»»

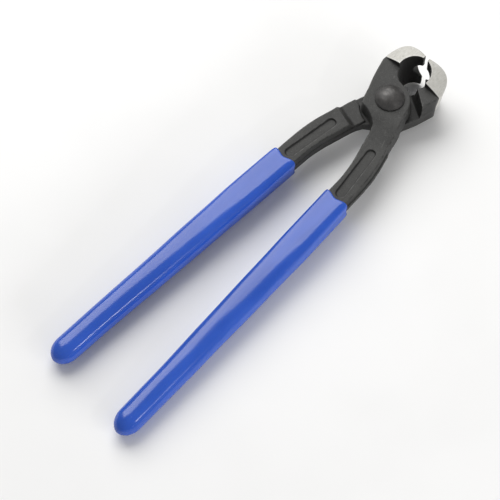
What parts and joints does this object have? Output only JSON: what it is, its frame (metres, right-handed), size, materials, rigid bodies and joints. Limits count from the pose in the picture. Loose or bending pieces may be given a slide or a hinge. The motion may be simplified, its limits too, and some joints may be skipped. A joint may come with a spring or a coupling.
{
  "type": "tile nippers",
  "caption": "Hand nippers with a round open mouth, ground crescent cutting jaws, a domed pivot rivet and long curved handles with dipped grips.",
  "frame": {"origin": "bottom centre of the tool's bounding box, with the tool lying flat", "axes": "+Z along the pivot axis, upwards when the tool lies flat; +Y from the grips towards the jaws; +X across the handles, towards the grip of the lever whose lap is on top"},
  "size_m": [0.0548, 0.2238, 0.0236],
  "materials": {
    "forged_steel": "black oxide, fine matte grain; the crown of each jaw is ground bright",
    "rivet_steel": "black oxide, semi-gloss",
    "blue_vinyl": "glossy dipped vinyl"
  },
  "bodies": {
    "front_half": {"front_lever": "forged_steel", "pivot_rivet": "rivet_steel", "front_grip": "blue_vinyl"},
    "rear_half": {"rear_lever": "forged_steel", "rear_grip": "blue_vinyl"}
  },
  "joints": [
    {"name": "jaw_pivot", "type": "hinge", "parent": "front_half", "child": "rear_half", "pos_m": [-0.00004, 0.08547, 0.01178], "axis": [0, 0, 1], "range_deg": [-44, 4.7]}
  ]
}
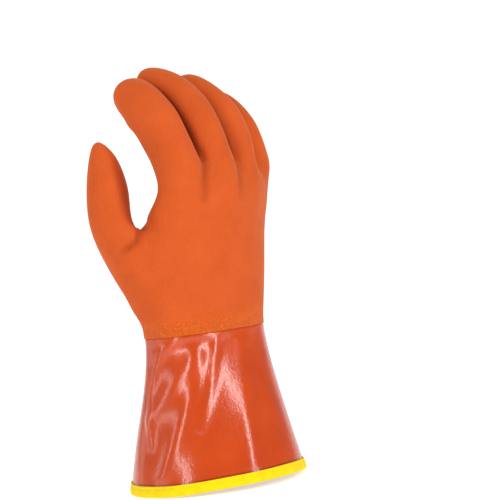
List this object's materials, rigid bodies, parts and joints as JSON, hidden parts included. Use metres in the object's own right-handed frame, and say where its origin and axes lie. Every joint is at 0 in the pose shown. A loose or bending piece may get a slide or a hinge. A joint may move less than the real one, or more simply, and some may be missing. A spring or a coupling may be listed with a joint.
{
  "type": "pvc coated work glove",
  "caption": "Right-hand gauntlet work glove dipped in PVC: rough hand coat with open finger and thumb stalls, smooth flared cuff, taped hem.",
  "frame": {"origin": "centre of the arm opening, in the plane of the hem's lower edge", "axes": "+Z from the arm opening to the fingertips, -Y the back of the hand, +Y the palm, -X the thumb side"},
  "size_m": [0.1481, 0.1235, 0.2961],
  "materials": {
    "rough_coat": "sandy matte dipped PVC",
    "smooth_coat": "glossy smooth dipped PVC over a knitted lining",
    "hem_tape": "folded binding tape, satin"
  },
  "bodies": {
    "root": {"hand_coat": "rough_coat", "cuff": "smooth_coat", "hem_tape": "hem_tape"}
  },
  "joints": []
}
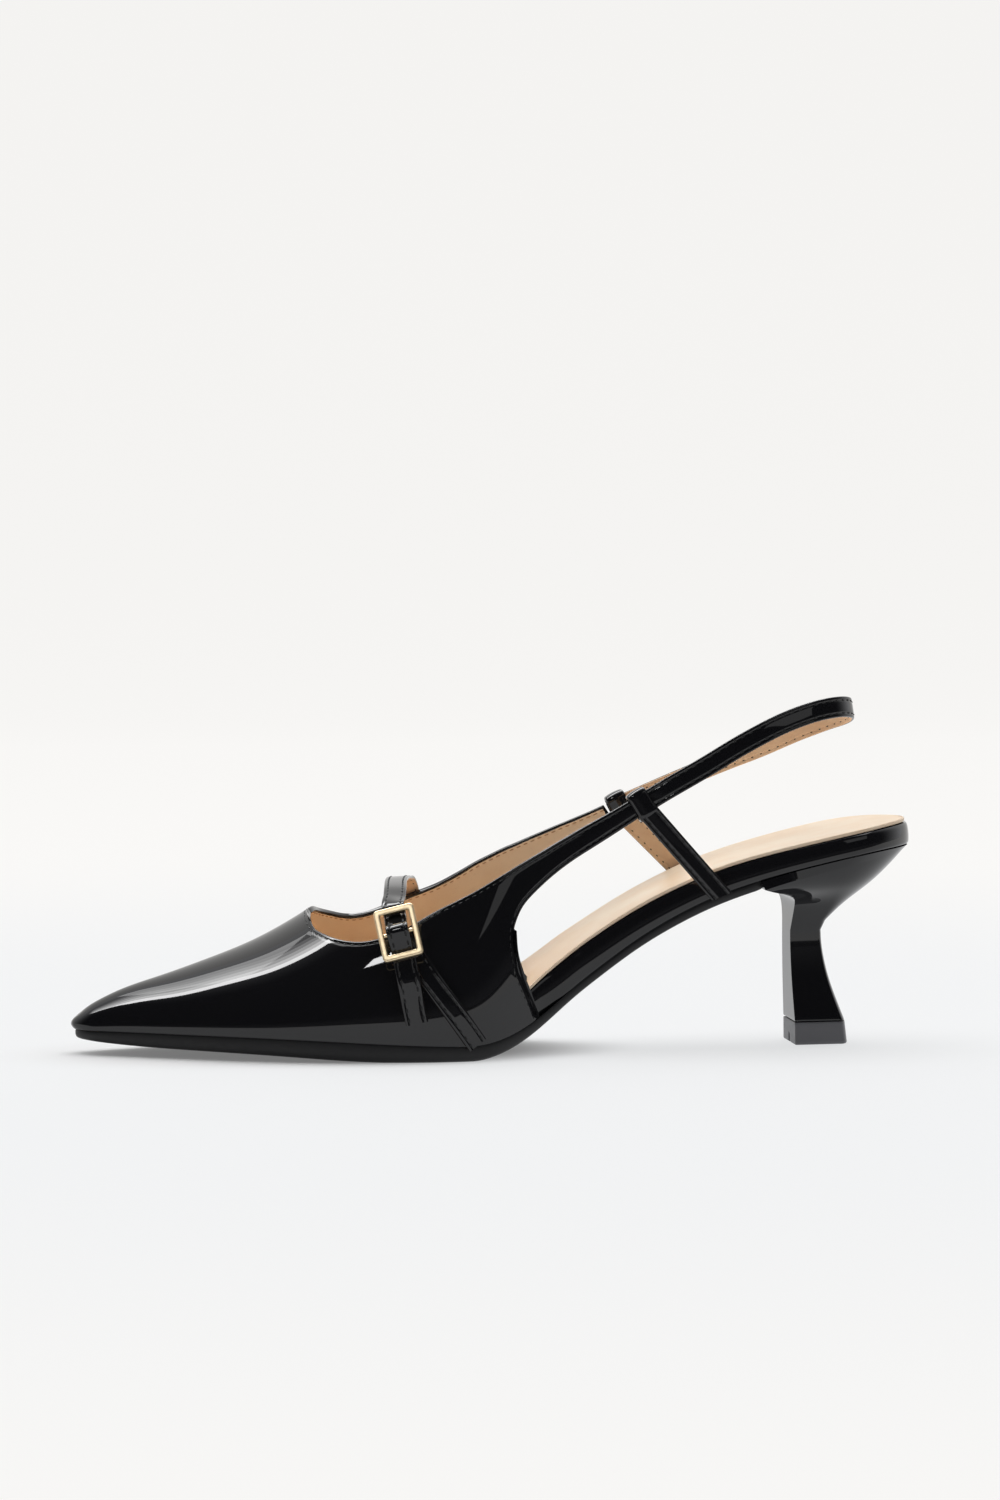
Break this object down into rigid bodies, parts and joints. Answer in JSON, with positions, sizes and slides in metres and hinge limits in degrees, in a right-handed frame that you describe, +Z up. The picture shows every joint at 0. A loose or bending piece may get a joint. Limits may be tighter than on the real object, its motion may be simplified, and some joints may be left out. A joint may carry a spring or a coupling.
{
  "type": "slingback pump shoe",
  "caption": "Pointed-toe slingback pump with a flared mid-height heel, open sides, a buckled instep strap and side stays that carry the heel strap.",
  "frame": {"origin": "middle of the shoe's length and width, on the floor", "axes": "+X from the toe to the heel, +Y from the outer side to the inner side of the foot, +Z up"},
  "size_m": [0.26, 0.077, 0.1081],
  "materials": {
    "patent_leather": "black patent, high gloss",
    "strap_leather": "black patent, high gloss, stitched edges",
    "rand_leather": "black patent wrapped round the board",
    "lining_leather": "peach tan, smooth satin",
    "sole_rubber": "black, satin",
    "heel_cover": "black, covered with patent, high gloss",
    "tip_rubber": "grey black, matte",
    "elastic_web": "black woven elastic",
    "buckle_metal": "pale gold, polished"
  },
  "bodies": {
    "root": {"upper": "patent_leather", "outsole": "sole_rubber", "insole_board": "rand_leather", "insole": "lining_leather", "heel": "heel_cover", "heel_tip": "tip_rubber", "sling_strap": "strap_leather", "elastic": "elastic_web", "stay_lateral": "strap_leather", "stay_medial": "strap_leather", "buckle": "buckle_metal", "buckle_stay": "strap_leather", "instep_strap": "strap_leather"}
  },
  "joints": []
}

««
»»

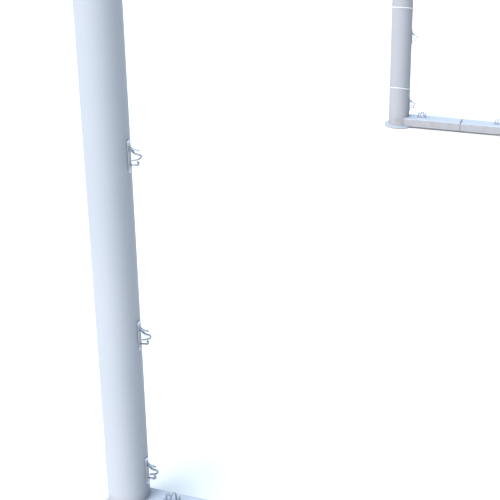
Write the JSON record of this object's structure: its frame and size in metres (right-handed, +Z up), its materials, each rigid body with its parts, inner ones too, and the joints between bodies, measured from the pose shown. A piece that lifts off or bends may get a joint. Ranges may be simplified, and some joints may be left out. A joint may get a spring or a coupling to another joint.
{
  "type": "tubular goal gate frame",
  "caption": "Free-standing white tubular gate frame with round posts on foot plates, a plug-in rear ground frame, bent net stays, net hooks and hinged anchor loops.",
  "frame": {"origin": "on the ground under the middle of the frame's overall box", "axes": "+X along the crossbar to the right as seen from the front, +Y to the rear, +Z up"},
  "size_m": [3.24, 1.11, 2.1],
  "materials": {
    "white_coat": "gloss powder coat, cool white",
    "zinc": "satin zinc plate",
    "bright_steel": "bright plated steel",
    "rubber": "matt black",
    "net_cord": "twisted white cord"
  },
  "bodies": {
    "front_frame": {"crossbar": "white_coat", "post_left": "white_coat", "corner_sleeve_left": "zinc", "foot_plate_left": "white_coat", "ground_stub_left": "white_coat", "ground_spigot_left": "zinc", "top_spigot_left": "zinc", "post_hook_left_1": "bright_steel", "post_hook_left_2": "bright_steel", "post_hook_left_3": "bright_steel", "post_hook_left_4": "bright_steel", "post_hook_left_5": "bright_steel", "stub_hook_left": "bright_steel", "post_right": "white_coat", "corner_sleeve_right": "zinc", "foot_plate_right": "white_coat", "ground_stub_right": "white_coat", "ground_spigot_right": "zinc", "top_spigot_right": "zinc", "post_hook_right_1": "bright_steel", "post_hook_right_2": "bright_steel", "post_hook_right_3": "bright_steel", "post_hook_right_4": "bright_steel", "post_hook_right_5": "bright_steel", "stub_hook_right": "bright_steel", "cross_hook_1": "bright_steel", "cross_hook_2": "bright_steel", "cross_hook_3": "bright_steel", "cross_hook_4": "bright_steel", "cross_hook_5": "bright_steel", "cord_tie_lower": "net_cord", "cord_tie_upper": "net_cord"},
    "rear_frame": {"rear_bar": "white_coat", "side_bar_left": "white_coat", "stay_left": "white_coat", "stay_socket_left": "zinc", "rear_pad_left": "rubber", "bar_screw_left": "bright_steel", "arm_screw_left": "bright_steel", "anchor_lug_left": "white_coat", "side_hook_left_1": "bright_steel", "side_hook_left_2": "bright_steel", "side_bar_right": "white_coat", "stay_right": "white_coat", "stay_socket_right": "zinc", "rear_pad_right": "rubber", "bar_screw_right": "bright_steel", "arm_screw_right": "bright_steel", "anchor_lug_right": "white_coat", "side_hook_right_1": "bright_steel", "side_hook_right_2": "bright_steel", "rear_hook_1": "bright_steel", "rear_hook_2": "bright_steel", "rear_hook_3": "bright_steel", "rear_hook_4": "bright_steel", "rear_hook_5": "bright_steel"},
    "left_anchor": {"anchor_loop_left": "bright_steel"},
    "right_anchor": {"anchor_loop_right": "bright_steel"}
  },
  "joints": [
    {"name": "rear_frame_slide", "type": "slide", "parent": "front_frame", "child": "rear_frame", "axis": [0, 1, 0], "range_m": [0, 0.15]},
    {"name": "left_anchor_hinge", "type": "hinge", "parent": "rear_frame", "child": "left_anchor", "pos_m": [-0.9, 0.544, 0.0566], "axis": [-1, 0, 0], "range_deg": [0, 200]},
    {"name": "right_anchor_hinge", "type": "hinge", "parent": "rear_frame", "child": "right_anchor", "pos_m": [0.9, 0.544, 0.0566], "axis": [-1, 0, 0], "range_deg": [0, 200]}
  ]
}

««

Find and copy every line in the entries above where the string "picture" occurs.

**Result of the exercise**
What parts and joints does this object have? Output only JSON: what it is, its frame (metres, right-handed), size, materials, rigid bodies and joints. Limits count from the pose in the picture. Loose or bending pieces may be given a slide or a hinge. The motion may be simplified, its limits too, and some joints may be skipped. A joint may come with a spring or a coupling.
Break this object down into rigid bodies, parts and joints. Answer in JSON, with positions, sizes and slides in metres and hinge limits in degrees, in a right-handed frame that you describe, +Z up. The picture shows every joint at 0. A loose or bending piece may get a joint. Limits may be tighter than on the real object, its motion may be simplified, and some joints may be left out. A joint may carry a spring or a coupling.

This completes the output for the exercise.